Available data →
────────────────────
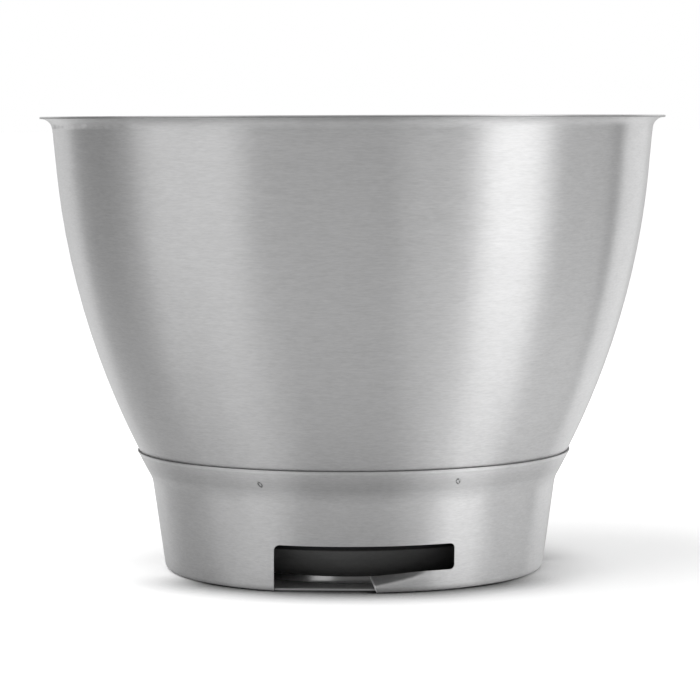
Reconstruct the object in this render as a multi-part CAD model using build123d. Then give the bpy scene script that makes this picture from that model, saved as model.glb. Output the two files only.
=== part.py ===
from build123d import *
import math
import os

# Stand mixer bowl: a drawn steel bowl, spot-welded into a pressed foot ring with bayonet slots.
# Millimetres. The origin is the centre of the foot on the floor, +Z is up, and the front is towards -Y.
# Radii and heights of the bowl and the ring are those of their outer faces, before the bends are rounded.

# Bowl
bowl_sheet = 0.8            # thickness of the steel
rim_radius = 118.0          # edge of the flared lip
rim_height = 171.4          # top of the lip above the floor
lip_width = 4.35            # from its edge to the wall
lip_bend = 4.3              # from the wall into the lip
upper_taper = 5.4           # of the straight upper wall, in degrees
belt_drop = 20.6            # from the lip's underside to where the wall turns into the long arc
base_radius = 55.0          # where the long arc meets the flat bottom
base_clearance = 2.4        # between the floor and the bowl's bottom
base_bend = 20.0            # from the bottom into the wall
dome_radius = 26.0          # raised middle of the bottom
dome_height = 8.0
dome_bend = 12.0            # from the dome into the flat bottom
edge_round = 0.3            # deburred edges of both sheets

# Foot ring
ring_sheet = 0.7
seat_gap = 0.1              # between the bowl's wall and the ring's lip, outside the welds
seam_height = 45.2          # top of the ring's lip
neck_height = 34.6          # where the ring leaves the bowl's wall
neck_bend = 9.0
foot_radius = 71.9          # where the tapered wall meets the floor
foot_bend = 2.5
flange_width = 22.4         # of the flange on the floor, from the tapered wall to its inner edge

# Bayonet slots. Each has its own frame: x along the slot, y from the front into the bowl.
slot_count = 3
slot_azimuth = 3.2          # middle of the front slot, to the right of the front, in degrees
slot_half_width = 32.6
slot_top = 17.4
slot_bottom = 7.7
slot_corner = 1.7           # of the closed end
notch_corner = 2.1          # of the open end
notch_width = 36.8          # open part of the slot, at the floor
notch_depth = 9.0           # of the notch in the flange
notch_skew = 6.4            # turn of that edge towards the open end, in degrees

# Ramp: the strip under the closed part of a slot, pressed in towards its free end
ramp_end_slant = 24.0       # of its cut end, in degrees
ramp_end_land = 0.1         # of the cut end that its rolled outer edge leaves flat
ramp_root_length = 2.6      # of strip that stays flat before the closed end
ramp_fold_height = 2.9      # of the fold at the free end
ramp_lean = 62.0            # of the strip's top edge at the free end, in degrees
ramp_bend_length = 2.4      # of sheet in the fold
ramp_stations = 7           # profiles along the strip
ramp_steps = 8              # of sheet along each profile

# Spot welds: the angle from the slot's middle in degrees, and the height, of each mark of a pair
weld_marks = ((-28.2, 39.6), (24.7, 40.5))
weld_ball = 4.0             # tip of the electrode
weld_depth = 0.22

# Worked out from the sizes above
lip_underside = rim_height - bowl_sheet
throat_radius = rim_radius - lip_width      # where the upper wall meets the lip's underside
belt_radius = throat_radius - belt_drop * math.tan(math.radians(upper_taper))
belt_height = lip_underside - belt_drop
flange_radius = foot_radius - flange_width
notch_setback = foot_radius - notch_depth   # straight edge that the notch leaves, from the axis
ramp_free_end = notch_width - slot_half_width
ramp_root = slot_half_width - ramp_root_length
lip_clearance = seat_gap + ring_sheet       # from the bowl's wall to the ring's outer face
slot_pitch = 360 / slot_count
past_ring = seam_height + foot_radius       # further out than the ring reaches


def corner(outline, radius, height):
    """The vertex of an outline that lies at a radius and a height."""
    return outline.vertices().sort_by_distance((radius, height))[0]


def sheet_section(outline, thickness):
    """Section of a sheet. The outline is its outer face, and the sheet lies to the right of it."""
    return make_face(offset(outline.wire(), amount=thickness, side=Side.RIGHT).edges())


def turned(section):
    """Solid of revolution of a section that is drawn as radius and height."""
    return revolve(Plane.XZ * section, Axis.Z)


# Bowl: from the lip down the outer face to the middle of the bottom

upper_wall = Vector(throat_radius - belt_radius, lip_underside - belt_height).normalized()
with BuildLine() as bowl_outline:
    Line((rim_radius, lip_underside), (throat_radius, lip_underside))
    Line((throat_radius, lip_underside), (belt_radius, belt_height))
    long_arc = TangentArc((belt_radius, belt_height), (base_radius, base_clearance), tangent=-upper_wall)
    Line((base_radius, base_clearance), (dome_radius, base_clearance))
    TangentArc((0, base_clearance + dome_height), (dome_radius, base_clearance), tangent=(1, 0))
    fillet(corner(bowl_outline, throat_radius, lip_underside), lip_bend)
    fillet(corner(bowl_outline, base_radius, base_clearance), base_bend)
    fillet(corner(bowl_outline, dome_radius, base_clearance), dome_bend)

bowl_section = sheet_section(bowl_outline, bowl_sheet)
lip_edges = [corner(bowl_section, rim_radius, height) for height in (lip_underside, rim_height)]
bowl_shell = turned(fillet(lip_edges, edge_round))


# Foot ring: from its lip on the bowl's wall down the outer face to the flange

def seat_point(height):
    """Point of the ring's outer face where it lies on the bowl's long arc."""
    radius = long_arc.radius + lip_clearance
    middle = long_arc.arc_center
    return Vector(middle.X + math.sqrt(radius ** 2 - (height - middle.Y) ** 2), height)


seam = seat_point(seam_height)
neck = seat_point(neck_height)
wall_taper = math.atan2(neck.X - foot_radius, neck_height)

with BuildLine() as ring_outline:
    ThreePointArc(seam, seat_point((seam_height + neck_height) / 2), neck)
    Line(neck, (foot_radius, 0))
    Line((foot_radius, 0), (flange_radius, 0))
    fillet(corner(ring_outline, neck.X, neck.Y), neck_bend)
    fillet(corner(ring_outline, foot_radius, 0), foot_bend)

ring_section = sheet_section(ring_outline, ring_sheet)
foot_ring = turned(fillet(corner(ring_section, seam.X, seam.Y), edge_round))


# Ramp: profiles of the strip at stations along it, joined into one solid

def wall_angle_at(along):
    """Angle round the ring of a place along the slot, in degrees."""
    return math.degrees(math.asin(along / foot_radius))


def radial_plane(angle):
    """Plane through the axis, at an angle from the slot's middle: x is the radius and y the height."""
    outwards = Vector(math.sin(math.radians(angle)), -math.cos(math.radians(angle)), 0)
    return Plane(origin=(0, 0, 0), x_dir=outwards, z_dir=outwards.cross(Vector(0, 0, 1)))


foot_tangent = foot_bend / math.tan((math.pi / 2 + wall_taper) / 2)     # from the corner to the ends of the bend
blank_end = slot_bottom / math.cos(wall_taper)                          # height of the strip along the sheet


def ramp_profile(pressed):
    """Section of the strip, from the flat wall at pressed = 0 to full depth at pressed = 1."""
    lean = math.radians(ramp_lean) * (1 - (1 - pressed) ** 2)
    fold = (slot_bottom + (ramp_fold_height - slot_bottom) * pressed) / math.cos(wall_taper)
    step = (blank_end - foot_tangent) / ramp_steps
    up_wall = Vector(math.sin(wall_taper), math.cos(wall_taper))
    outer = [Vector(foot_radius, 0) + up_wall * foot_tangent]
    headings = [wall_taper]
    for index in range(ramp_steps):
        along_sheet = foot_tangent + (index + 0.5) * step
        bent = min(max((along_sheet - fold) / ramp_bend_length + 0.5, 0), 1)
        headings.append(wall_taper - lean * bent)
        outer.append(outer[-1] + Vector(math.sin(headings[-1]), math.cos(headings[-1])) * step)
    inner = [point + Vector(-math.cos(heading), math.sin(heading)) * ring_sheet
             for point, heading in zip(outer, headings)]
    top_direction = outer[-1] - outer[-2]
    level = ring_sheet * math.tan(wall_taper) * (1 - pressed)           # the top edge is level in the flat wall
    inner[-1] -= top_direction.normalized() * level
    bend_start = foot_radius - foot_tangent
    bend_middle = math.pi / 4 + wall_taper / 2
    to_middle = Vector(math.cos(bend_middle), -math.sin(bend_middle))
    bend_center = Vector(bend_start, foot_bend)
    with BuildLine() as outline:
        Line((flange_radius, 0), (bend_start, 0))
        ThreePointArc((bend_start, 0), bend_center + to_middle * foot_bend, outer[0])
        Spline(outer, tangents=[up_wall, top_direction])
        Line(outer[-1], inner[-1])
        Spline(inner[::-1], tangents=[inner[-2] - inner[-1], -up_wall])
        ThreePointArc(inner[0], bend_center + to_middle * (foot_bend - ring_sheet), (bend_start, ring_sheet))
        Line((bend_start, ring_sheet), (flange_radius, ring_sheet))
        Line((flange_radius, ring_sheet), (flange_radius, 0))
    return make_face(outline.edges())


free_angle = wall_angle_at(ramp_free_end)
root_angle = wall_angle_at(ramp_root)
spare_angle = free_angle - (root_angle - free_angle) / (ramp_stations - 2)      # one station past the free end
ramp_profiles = []
for station in range(ramp_stations):
    angle = spare_angle + (root_angle - spare_angle) * station / (ramp_stations - 1)
    pressed = (root_angle - angle) / (root_angle - free_angle)
    ramp_profiles.append(radial_plane(angle) * ramp_profile(pressed))
ramp = loft(ramp_profiles)


# Cuts. A punch moves straight in from the front of its slot.

def punch(face, from_axis):
    """Solid of a face drawn as x along the slot and height, from a distance off the axis outwards."""
    return extrude(Plane.XZ.offset(from_axis) * face, past_ring - from_axis)


slot_middle = (slot_top + slot_bottom) / 2
with BuildSketch() as slot_face:
    with Locations((0, slot_middle)):
        Rectangle(2 * slot_half_width, slot_top - slot_bottom)
    fillet(slot_face.vertices().group_by(Axis.X)[-1], slot_corner)
    fillet(slot_face.vertices().group_by(Axis.X)[0].sort_by(Axis.Y)[-1], notch_corner)
slot_punch = punch(slot_face.sketch, flange_radius)

slant = math.tan(math.radians(ramp_end_slant))
notch_face = make_face(Polyline(
    (-slot_half_width, -foot_bend), (ramp_free_end + slant * foot_bend, -foot_bend),
    (ramp_free_end - slant * slot_middle, slot_middle), (-slot_half_width, slot_middle), close=True).edges())
skew = math.radians(notch_skew)
notch_middle = (ramp_free_end - slot_half_width) / 2
flange_cut = Plane(origin=(notch_middle, -notch_setback, 0), x_dir=(0, 0, 1),
                   z_dir=(-math.sin(skew), -math.cos(skew), 0))
notch_punch = split(punch(notch_face, flange_radius), bisect_by=flange_cut, keep=Keep.TOP)

with BuildSketch() as ramp_room:
    with Locations(((flange_radius + past_ring) / 2, 0)):
        Rectangle(past_ring - flange_radius + 2 * ring_sheet, 2 * slot_middle)
ramp_sector = revolve(radial_plane(spare_angle) * ramp_room.sketch, Axis.Z, root_angle - spare_angle)

ramp -= notch_punch
free_end = [face for face in ramp.faces().filter_by(GeomType.PLANE) if round(face.normal_at().Y, 6) == 0][0]
outer_end = free_end.edges().filter_by_position(Axis.Z, foot_bend, slot_top).sort_by(Axis.Y)[0]
ramp = fillet(outer_end, ring_sheet - ramp_end_land)
slot_frames = [Rot(0, 0, slot_azimuth + index * slot_pitch) for index in range(slot_count)]
foot_ring -= [frame * cut for frame in slot_frames for cut in (slot_punch, ramp_sector, notch_punch)]
foot_ring += [frame * ramp for frame in slot_frames]


# Spot welds: the shallow marks of the electrode

def weld_mark(angle, height):
    """Ball that dips into the ring's lip, in the frame of a slot."""
    face_point = seat_point(height)
    outwards = (face_point - long_arc.arc_center).normalized()
    ball = face_point + outwards * (weld_ball - weld_depth)
    return Rot(0, 0, angle) * Pos(0, -ball.X, ball.Y) * Sphere(weld_ball)


foot_ring -= [frame * weld_mark(angle, height) for frame in slot_frames for angle, height in weld_marks]


os.makedirs("parts", exist_ok=True)
export_step(bowl_shell, "parts/bowl_shell.step")
export_step(foot_ring, "parts/foot_ring.step")
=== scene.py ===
"""Stand mixer bowl in brushed steel, photographed in a white studio from the front."""
import math

import bpy
from mathutils import Matrix, Vector

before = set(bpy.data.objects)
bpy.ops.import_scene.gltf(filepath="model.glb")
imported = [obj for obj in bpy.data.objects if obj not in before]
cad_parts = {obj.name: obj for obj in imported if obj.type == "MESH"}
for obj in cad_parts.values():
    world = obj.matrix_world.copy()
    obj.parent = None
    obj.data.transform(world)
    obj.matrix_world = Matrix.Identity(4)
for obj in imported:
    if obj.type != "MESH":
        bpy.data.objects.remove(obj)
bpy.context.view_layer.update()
scene = bpy.context.scene
scene.view_settings.view_transform = "Standard"

# Metres, with +Z up. A pair of values that is called a range says where something starts and where it is full.


# Nodes

class Tree:
    """Short calls for one node tree. An input is a value, or the socket that feeds it."""

    def __init__(self, tree):
        self.tree = tree
        tree.nodes.clear()

    def add(self, kind, inputs=None, **settings):
        """A node with its inputs and settings."""
        node = self.tree.nodes.new(kind)
        for name, value in settings.items():
            setattr(node, name, value)
        for key, value in (inputs or {}).items():
            if isinstance(value, bpy.types.NodeSocket):
                self.tree.links.new(value, node.inputs[key])
            else:
                node.inputs[key].default_value = value
        return node

    def math(self, operation, *values):
        """Result of a Math node."""
        return self.add("ShaderNodeMath", dict(enumerate(values)), operation=operation).outputs[0]

    def times(self, a, b):
        """Product of two values."""
        return self.math("MULTIPLY", a, b)

    def length(self, a, b):
        """Length of a vector in a plane."""
        return self.math("SQRT", self.math("ADD", self.times(a, a), self.times(b, b)))

    def azimuth(self, x, y):
        """Direction round the Z axis in radians: 0 is towards the camera, and positive is to the right."""
        return self.math("ARCTAN2", x, self.times(y, -1.0))

    def mix(self, share, without, full):
        """Value between two others."""
        return self.add("ShaderNodeMix", {0: share, 2: without, 3: full}, data_type="FLOAT").outputs[0]

    def between(self, value, start, full, low=0.0, high=1.0):
        """Smooth step from the low level at the start to the high level at the full value and beyond."""
        return self.add("ShaderNodeMapRange", {0: value, 1: start, 2: full, 3: low, 4: high},
                        interpolation_type="SMOOTHSTEP").outputs[0]

    def band(self, value, start, full_from, full_to, end):
        """1 in a band with soft edges, 0 outside it."""
        return self.times(self.between(value, start, full_from), self.between(value, end, full_to))

    def vector(self, operation, a, b):
        """Result of a Vector Math node."""
        node = self.add("ShaderNodeVectorMath", {0: a, 1: b}, operation=operation)
        return node.outputs["Value" if operation == "DOT_PRODUCT" else "Vector"]

    def xyz(self, vector):
        """The three parts of a vector."""
        return self.add("ShaderNodeSeparateXYZ", {0: vector}).outputs

    def grey(self, red_green, blue):
        """Colour that is close to grey."""
        return self.add("ShaderNodeCombineColor", {0: red_green, 1: red_green, 2: blue}).outputs[0]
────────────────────
Task details → Print from the first line through the line that contains "# Radii and", please, including both, and leave out every line outside that stretch.

Solution to the problem →
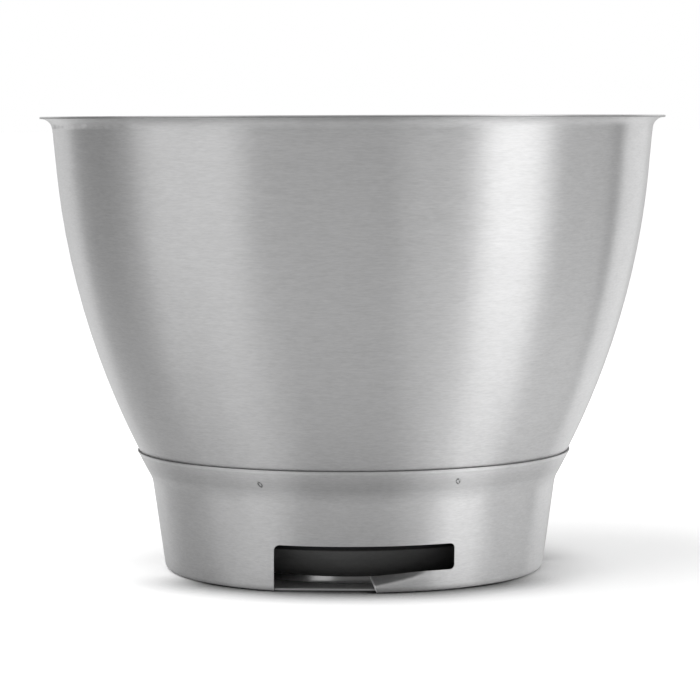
Reconstruct the object in this render as a multi-part CAD model using build123d. Then give the bpy scene script that makes this picture from that model, saved as model.glb. Output the two files only.
=== part.py ===
from build123d import *
import math
import os

# Stand mixer bowl: a drawn steel bowl, spot-welded into a pressed foot ring with bayonet slots.
# Millimetres. The origin is the centre of the foot on the floor, +Z is up, and the front is towards -Y.
# Radii and heights of the bowl and the ring are those of their outer faces, before the bends are rounded.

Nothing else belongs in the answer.